The Famous Mule Brothers of Airole
For a day trip you have a couple of options. Alba is 40 minutes, and there you are, in the heart of the great Piedmont wine region, where they produce Barolo, Barbaresco and the like. You cannot find something like that in Paris or San Francisco, especially at these prices. 
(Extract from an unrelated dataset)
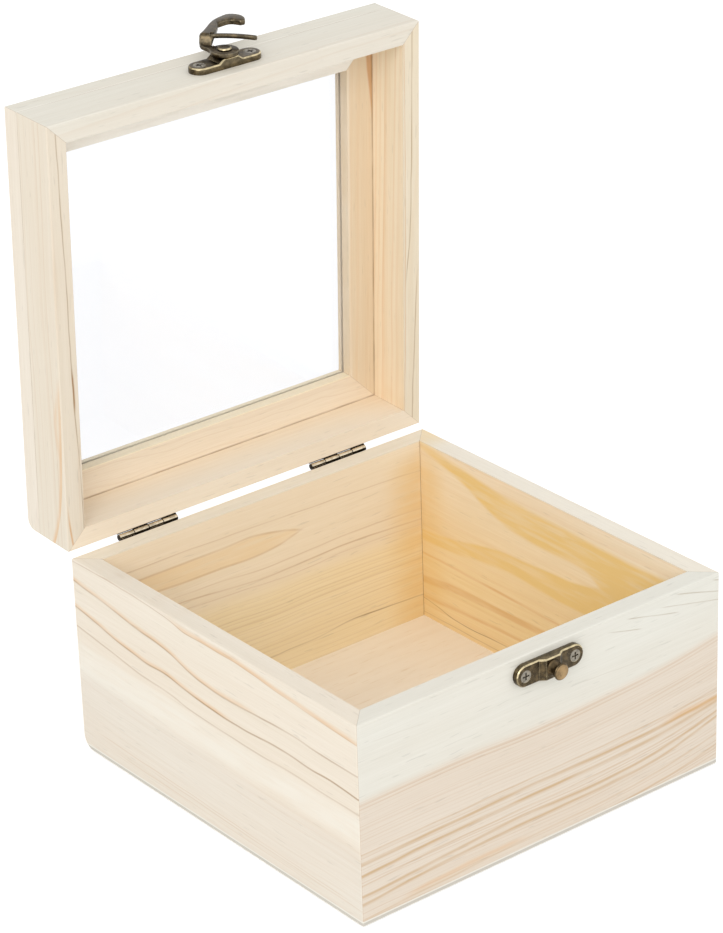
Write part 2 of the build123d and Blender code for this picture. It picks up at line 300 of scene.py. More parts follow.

Or, this is what I'd do. Head over to Liguria and experience the wildness of the Italian Riviera. Go to Dolceacqua or some of the little towns that dot the region up into the hills, like Airole or Cisano sul Neva. Go visit Fausto, and eat lunch at his sister's restaurant, simply called Ristorante Bar Sport . Above Dolceacqua in Arcagna, the Locanda del Bricco of Terre Bianche is a wonderful place to spend an afternoon. Or maybe go to Ristorante U Veciu Defisiu in Airole and have a plate of their Baccalà mantecato.



Leave on a Thursday and return on a Monday. A great getaway to a part of Italy that is not so touristic and still affordable, even with the weak dollar.



Interesting article: Torino is Getting Green

Torino photo blog


6 comments:

Marco said...

So you even have a hotel with your initials on it. Shameless self-plug.

andrea said...

just a little correction: Alba is only 40 min away.
Thank you for this portrait of my town, Alfonso.

BK said...

Great soliloquy, AC.
I was in a Torino back in 1970, but it wasn't quite so staid as the one you were in.

tfrymire said...

A long weekend from Texas, really? NY maybe. But still I like the idea....

piedmont_phil said...

I agree Torino (Turin) is one of the best kept secrets in Italy - poor old tourists keep thinking they must see more famous cities - Turin is great - and the wines even better.